The table below summarises the key aspects impacting on TTR strategies of the Governments’ Superannuation Reform Package that received royal assent on 29 November 2016 and are now law:
|Item||Up until 30 June 2017||From 1 July 2017|
|Earnings on assets supporting TTR pensions within a super fund||Tax exempt||Taxed at a maximum of 15%, on par with the accumulation phase of super. This will apply regardless of the date the TTR pension commenced.|
|Concessional contribution cap (mandated and employer contributions, including salary sacrifice)||$30,000 or $35,000 p.a. depending on age||$25,000 p.a. regardless of age|
|Pension payments received by fund member||Age 60 and over – tax-free*
Under age 60- taxable at marginal tax rate less a 15% tax offset*
Tax-free component is not taxed, regardless of age
|Division 293 income threshold (30 per cent tax on super contributions of higher income earners)||$300,000 threshold||$250,000 threshold|
|Lump sum payment from a pension (partial commutation)||Counts towards pension payment and taxed as such.||Not included in pension payment and taxed as a lump sum. Will also be debited from transfer balance account (commences 1 July 2017).|
The intent of the above change is to ensure that TTR pensions are not accessed primarily for tax purposes but for supporting individuals who remain in the workforce.
It is important to reiterate two key items in the above table that aren’t changing:
• Earnings from other retirement phase income streams (such as account based pensions) will continue to be tax-free.

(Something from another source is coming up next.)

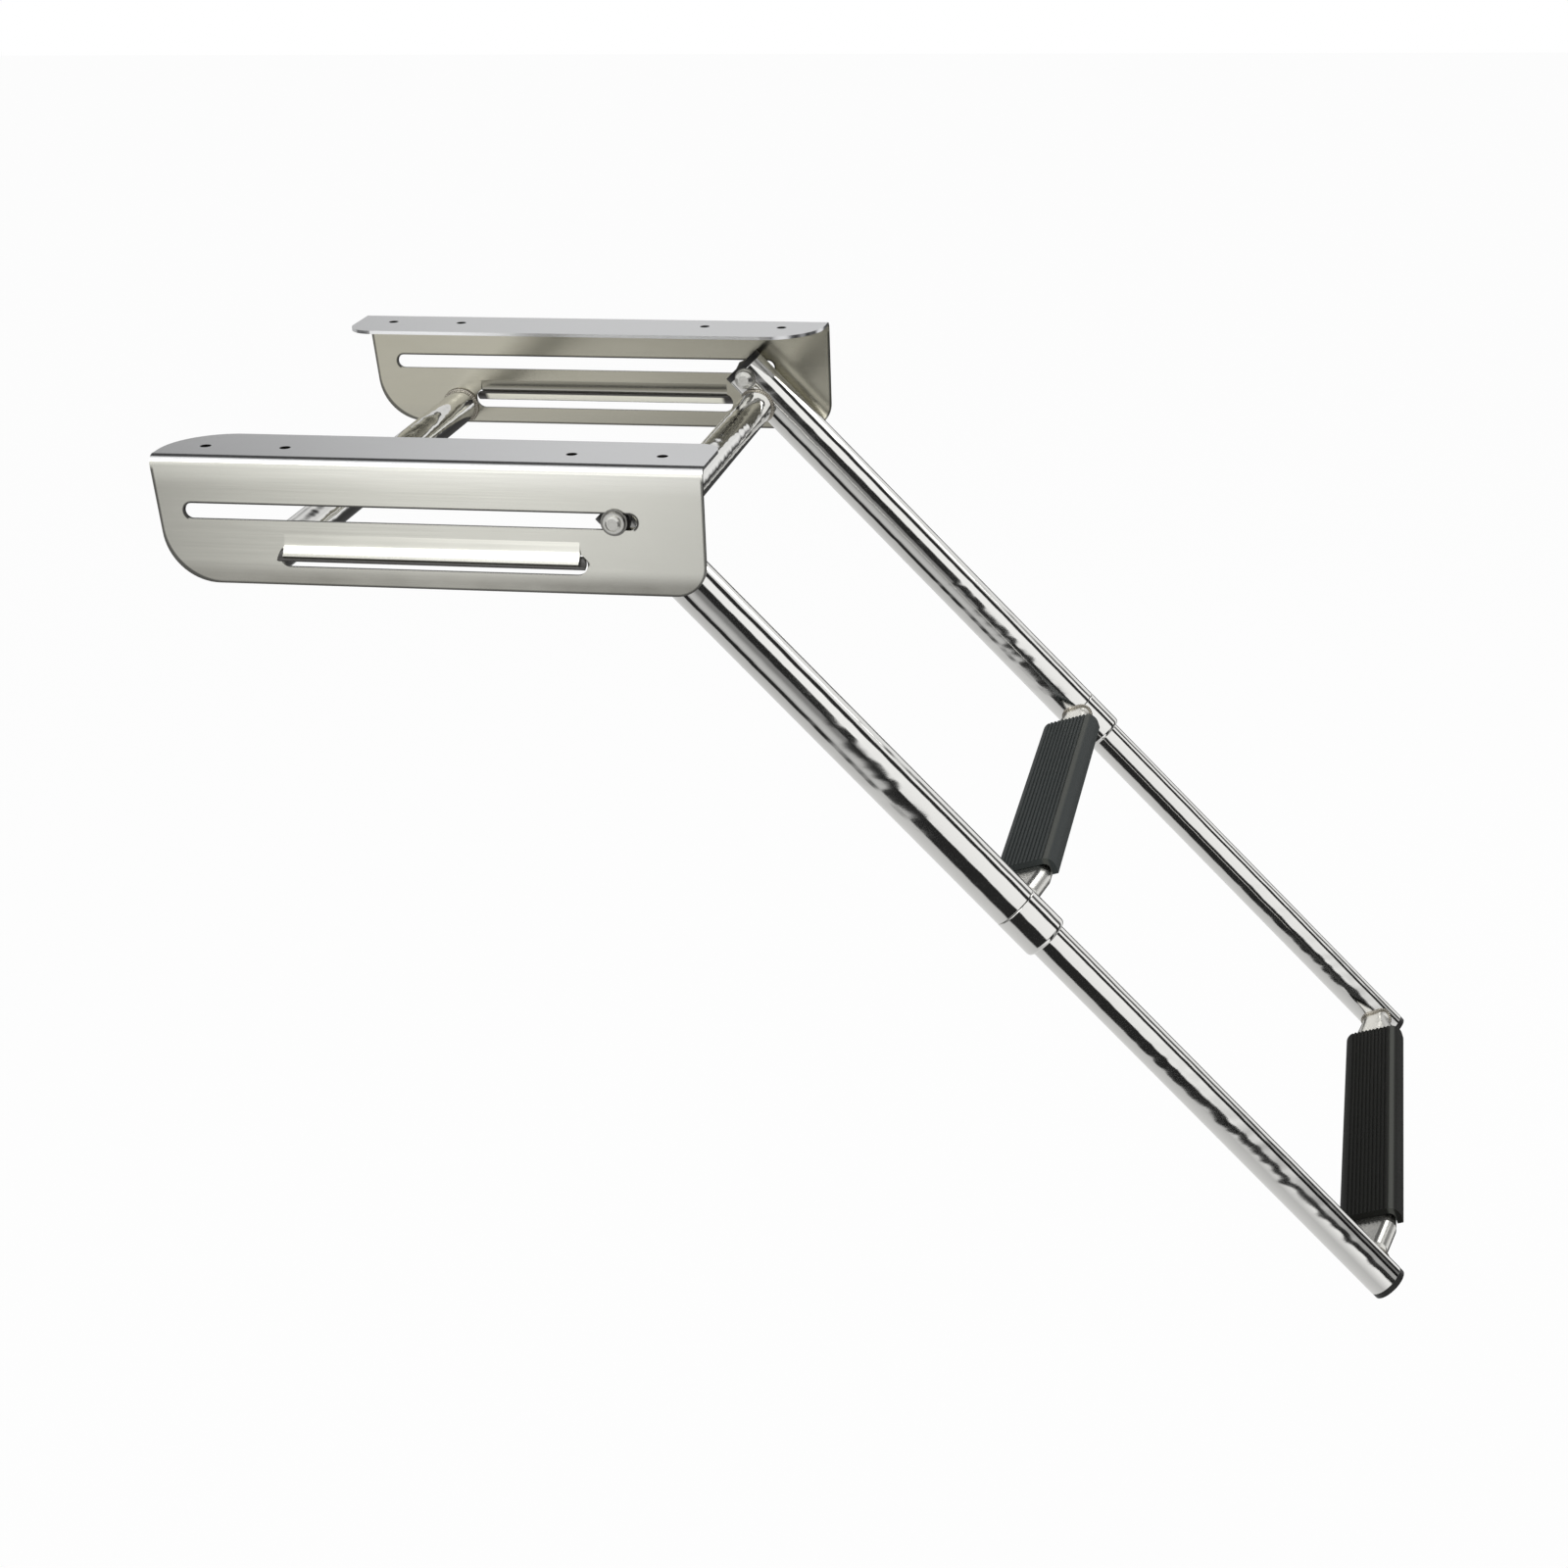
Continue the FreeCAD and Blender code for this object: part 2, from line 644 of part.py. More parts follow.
# Steps: an oval core with tapered, coped ends between the side tubes, and a moulded tread over it
STEPS = (
    ("upper", "upper_step_run", "outer_radius"),
    ("lower", "lower_step_run", "inner_radius"),
)
for name, run, tube_radius in STEPS:
    core = new_body(name + "_step_core")
    flank = "tube_inset + " + tube_radius
    stations = (
        ("tube_inset + 3", "core_end_half_width"),
        (flank + " + 4", "core_end_half_width"),
        (flank + " + core_taper", "core_half_width"),
        ("overall_width - (" + flank + ") - core_taper", "core_half_width"),
        ("overall_width - (" + flank + ") - 4", "core_end_half_width"),
        ("overall_width - tube_inset - 3", "core_end_half_width"),
    )
    join_rings(core, "AdditiveLoft", stations, "0")
    saddle = new_sketch(core, "YZ_Plane")
    for middle in ("tube_inset", "overall_width - tube_inset"):
        draw_circle(saddle, middle, "0", tube_radius)
    saddle.AttachmentOffset = FreeCAD.Placement(V(0, 0, 0), FreeCAD.Rotation(V(1, 0, 0), 1))
    saddle.setExpression("AttachmentOffset.Rotation.Angle", cell("hang_angle + step_tilt"))
    extrude(core, "Pocket", saddle, "120", both=True)
    join_rings(core, "SubtractiveLoft", stations, "core_wall")
    place_step(core, run)
    keep(core)

    tread = new_body(name + "_tread")
    under = "core_half_height + tread_seat"
    crown = under + " + tread_gauge"
    inside = "tread_half_width - tread_gauge"
    profile = new_sketch(tread, "XZ_Plane", "- tread_inset")
    draw_polygon(profile, [
        ("- tread_half_width", crown + " - tread_depth"),
        ("- (" + inside + ")", crown + " - tread_depth"),
        ("- (" + inside + ")", under),
        (inside, under),
        (inside, crown + " - tread_depth"),
        ("tread_half_width", crown + " - tread_depth"),
        ("tread_half_width", crown),
        ("- tread_half_width", crown),
    ])
    cap = extrude(tread, "Pad", profile, "overall_width - 2 * tread_inset", reverse=True)

    def lengthwise(edge, half, level):
        box = edge.BoundBox
        return box.YLength > 100 and near(abs(box.XMin), half) and near(box.ZMin, level)

    outer_round = round_edges(
        tread, cap, lambda e: lengthwise(e, SIZES["tread_half_width"], number(crown)), "tread_round")
    inner_round = round_edges(
        tread, outer_round, lambda e: lengthwise(e, number(inside), number(under)),
        "tread_round - tread_gauge")
    groove = new_sketch(tread, "XZ_Plane", "- tread_inset + 1")
    first = "- rib_pitch * ( rib_count - 1 ) / 2"
    draw_polygon(groove, [
        (first + " - rib_width / 2", crown + " - rib_depth"),
        (first + " + rib_width / 2", crown + " - rib_depth"),
        (first + " + rib_width / 2", crown + " + 1"),
        (first + " - rib_width / 2", crown + " + 1"),
    ])
    cut = extrude(tread, "Pocket", groove, "overall_width")
    doc.recompute()
    ribs = tread.newObject("PartDesign::LinearPattern", name + "_ribs")
    ribs.Originals = [cut]
    ribs.Direction = (groove, ["H_Axis"])
    ribs.setExpression("Length", cell("rib_pitch * ( rib_count - 1 )"))
    ribs.Occurrences = int(SIZES["rib_count"])
    ribs.setExpression("Occurrences", cell("rib_count"))
    tread.Tip = ribs
    place_step(tread, run)
    keep(tread)

doc.recompute()
for item in doc.Objects:
    if "Invalid" in item.State or "Error" in item.State:
        raise RuntimeError(item.Name + " " + str(item.State))

os.makedirs("parts", exist_ok=True)
for node in nodes:
    if not node.Shape.isValid():
        raise RuntimeError(node.Label + " is not valid")
    node.Shape.exportStep("parts/" + node.Label + ".step")
    box = node.Shape.BoundBox
    print(node.Label, round(node.Shape.Volume), len(node.Shape.Solids),
          [round(v, 1) for v in (box.XMin, box.XMax, box.YMin, box.YMax, box.ZMin, box.ZMax)])
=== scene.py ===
import math

import bpy
import numpy as np
from mathutils import Matrix, Vector


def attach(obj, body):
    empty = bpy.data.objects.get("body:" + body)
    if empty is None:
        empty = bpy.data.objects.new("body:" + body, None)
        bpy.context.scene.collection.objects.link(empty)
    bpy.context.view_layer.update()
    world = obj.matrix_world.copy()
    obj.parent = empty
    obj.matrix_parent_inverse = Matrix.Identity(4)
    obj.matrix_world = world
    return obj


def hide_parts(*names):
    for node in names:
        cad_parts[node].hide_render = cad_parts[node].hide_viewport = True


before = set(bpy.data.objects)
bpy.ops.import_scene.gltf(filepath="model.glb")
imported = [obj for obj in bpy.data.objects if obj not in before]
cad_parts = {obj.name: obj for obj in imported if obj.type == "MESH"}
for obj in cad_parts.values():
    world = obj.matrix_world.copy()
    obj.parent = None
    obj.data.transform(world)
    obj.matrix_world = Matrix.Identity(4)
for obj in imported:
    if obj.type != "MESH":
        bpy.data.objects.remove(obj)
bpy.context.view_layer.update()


# Brackets. Two mirror-image angle sections of 2.5 mm stainless sheet, satin finished with the
# grain running lengthwise, screwed up under the platform. Both are CAD pieces; here they get
# their brushed finish with a dull bloom, and painted light: a painted highlight on the outer face,
# painted shade on the inner face, and a painted shadow of the ledge along the lower web.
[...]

• The tax treatment of pension payments from the TTR pension will not be changing
Is a TTR strategy still worthwhile after 1 July 2017?
Whilst the tax benefit is reduced from 1 July 2017, TTR pensions may still make sense if you:
- are transitioning from full-time to part-time work and require the pension income to supplement your income
- do not meet a full condition of release to access your super otherwise
- are over age 60 and salary-sacrificing employer super contributions into your super fund and drawing a TTR pension to replace income lost through salary sacrifice
- are under age 60 and have mainly tax free-component super benefits in your fund, which means most of the pension payments would be tax free
- are using the income from a TTR pension to pay down debt or super equalisation with a spouse
Further, the ability for employees to make personal concessional contributions from 1 July 2017 without having to meet a 10 per cent test allows those who were previously unable to make concessional contributions to take advantage of a TTR strategy.
In addition, due to the concessional cap reduction, the maximum amount you could use to commence a TTR strategy has significantly reduced under the new rules.
Meeting a condition of release
If you have an existing TTR pension and now meet a full condition of release to access your superannuation, this will enable the commencement of a non TTR-pension (such as an account based pension) which will allow the tax-free status of earnings to continue, if converted prior to 1 July 2017.
A retirement condition of release is met by one of the following:
- preservation age is reached and an arrangement of gainful employment has come to an end; and the trustee of the fund is reasonably satisfied you never intend to be gainfully employed for 10 hours or more each week
- you are over age 60 and have ceased a gainful employment arrangement (e.g. by changing employers) since that age
- you have reached age 65.
CGT relief to comply with new provisions
Where a trustee of a complying super fund is required to move an asset from retirement phase to accumulation phase as a result of the removal of the earnings tax exemption for TTR pensions (or the transfer balance cap), the trustee can elect to reset the asset’s cost base to its current market value. This ensures that only capital gains that accrue after the asset was transferred back to the accumulation phase will be assessable.
Different rules will then apply to determine whether a trustee can apply the relief in relation to a particular asset depending on which segregation method the fund uses. However, in all cases CGT relief can only apply to assets held by the fund throughout the pre-commencement period, i.e. from 9 November 2016 to 30 June 2017.
The changes discussed in this article apply to both existing TTR pensions, and new TTR pensions commenced on or after 1 July 2017- no grandfathering will apply.
It is important to review an existing TTR strategy prior to 1 July 2017 to determine whether they should be altered or discontinued. At a minimum it is important to review the level of salary sacrifice contributions to consider the revised $25,000 annual concessional contribution cap; and whether you have met a retirement condition of release, thereby allowing full access to your super benefits and commencement of an income stream that does offer an exemption on its returns.